## TASK BRIEF:
Your task is to print the material below exactly as presented.

## RAW DATA:
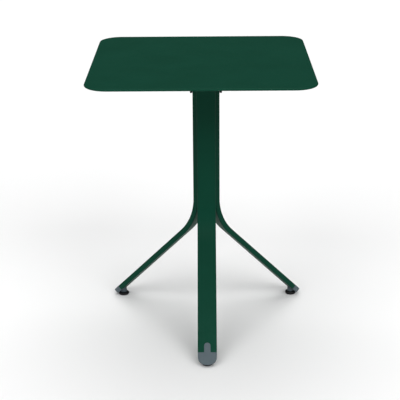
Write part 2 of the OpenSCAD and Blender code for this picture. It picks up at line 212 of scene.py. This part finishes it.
def zinc_steel(name):
    """Bright zinc-plated steel: spangled tone, fine drawn lines, slightly milky."""
    shader = Shader(name, 0.3, Metallic=1.0)
    patch = shader.noise(0.006, 3.0, 0.6)
    line = shader.noise(0.0006, 2.0, 0.5, shader.stretched((1.0, 0.12, 1.0)))
    shader.colour(shader.mix(shader.spread(patch, 0.3, 0.7), srgb(168, 170, 172), srgb(204, 205, 203)))
    shader.rough(shader.spread(shader.total(patch, line, 0.5), 0.4, 1.1, 0.24, 0.42))
    shader.bump(line, 0.00002, 0.4)
    return shader.material


MATERIALS = {
    "green_powder_coat": powder_coat(
        "green_powder_coat", srgb(4, 59, 43), srgb(6, 62, 46), srgb(60, 92, 80), 0.5),
    "black_powder_coat": powder_coat(
        "black_powder_coat", srgb(18, 19, 20), srgb(25, 26, 27), srgb(70, 72, 72), 0.5),
    "zinc_steel": zinc_steel("zinc_steel"),
    "grey_plastic": moulded_plastic(
        "grey_plastic", srgb(77, 90, 96), srgb(83, 96, 102), srgb(58, 62, 64), 0.5),
    "black_plastic": moulded_plastic(
        "black_plastic", srgb(22, 22, 24), srgb(30, 30, 32), srgb(62, 62, 60), 0.45),
    "black_rubber": rubber("black_rubber", srgb(20, 20, 21), srgb(36, 36, 36)),
}
SLOT_OF = {part["node"]: part["material_slot"] for part in frame["record"]["subparts"]}


def dress(piece, slot):
    """Gives a mesh object the material of one of the record's slots."""
    piece.data.materials.clear()
    piece.data.materials.append(MATERIALS[slot])


# ---------- mesh tools ----------

def smooth_shade(mesh, sharp):
    """Smooth shading, except at edges sharper than sharp degrees."""
    mesh.shade_smooth()
    mesh.set_sharp_from_angle(angle=math.radians(sharp))


def add_piece(name, mesh, slot, body, stands_for=()):
    """Puts a mesh in the scene in a slot's material, riding on a body and standing for CAD nodes."""
    piece = bpy.data.objects.new(name, mesh)
    bpy.context.scene.collection.objects.link(piece)
    dress(piece, slot)
    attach(piece, body)
    if stands_for:
        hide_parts(*stands_for)
    return piece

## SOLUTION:
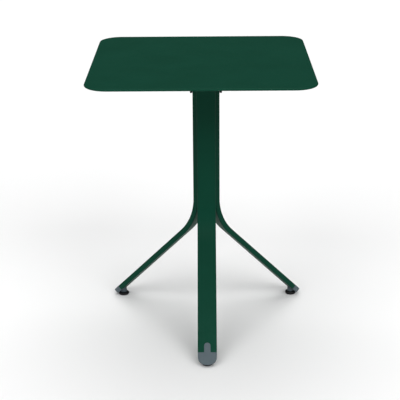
Write part 2 of the OpenSCAD and Blender code for this picture. It picks up at line 212 of scene.py. This part finishes it.
def zinc_steel(name):
    """Bright zinc-plated steel: spangled tone, fine drawn lines, slightly milky."""
    shader = Shader(name, 0.3, Metallic=1.0)
    patch = shader.noise(0.006, 3.0, 0.6)
    line = shader.noise(0.0006, 2.0, 0.5, shader.stretched((1.0, 0.12, 1.0)))
    shader.colour(shader.mix(shader.spread(patch, 0.3, 0.7), srgb(168, 170, 172), srgb(204, 205, 203)))
    shader.rough(shader.spread(shader.total(patch, line, 0.5), 0.4, 1.1, 0.24, 0.42))
    shader.bump(line, 0.00002, 0.4)
    return shader.material


MATERIALS = {
    "green_powder_coat": powder_coat(
        "green_powder_coat", srgb(4, 59, 43), srgb(6, 62, 46), srgb(60, 92, 80), 0.5),
    "black_powder_coat": powder_coat(
        "black_powder_coat", srgb(18, 19, 20), srgb(25, 26, 27), srgb(70, 72, 72), 0.5),
    "zinc_steel": zinc_steel("zinc_steel"),
    "grey_plastic": moulded_plastic(
        "grey_plastic", srgb(77, 90, 96), srgb(83, 96, 102), srgb(58, 62, 64), 0.5),
    "black_plastic": moulded_plastic(
        "black_plastic", srgb(22, 22, 24), srgb(30, 30, 32), srgb(62, 62, 60), 0.45),
    "black_rubber": rubber("black_rubber", srgb(20, 20, 21), srgb(36, 36, 36)),
}
SLOT_OF = {part["node"]: part["material_slot"] for part in frame["record"]["subparts"]}


def dress(piece, slot):
    """Gives a mesh object the material of one of the record's slots."""
    piece.data.materials.clear()
    piece.data.materials.append(MATERIALS[slot])


# ---------- mesh tools ----------

def smooth_shade(mesh, sharp):
    """Smooth shading, except at edges sharper than sharp degrees."""
    mesh.shade_smooth()
    mesh.set_sharp_from_angle(angle=math.radians(sharp))


def add_piece(name, mesh, slot, body, stands_for=()):
    """Puts a mesh in the scene in a slot's material, riding on a body and standing for CAD nodes."""
    piece = bpy.data.objects.new(name, mesh)
    bpy.context.scene.collection.objects.link(piece)
    dress(piece, slot)
    attach(piece, body)
    if stands_for:
        hide_parts(*stands_for)
    return piece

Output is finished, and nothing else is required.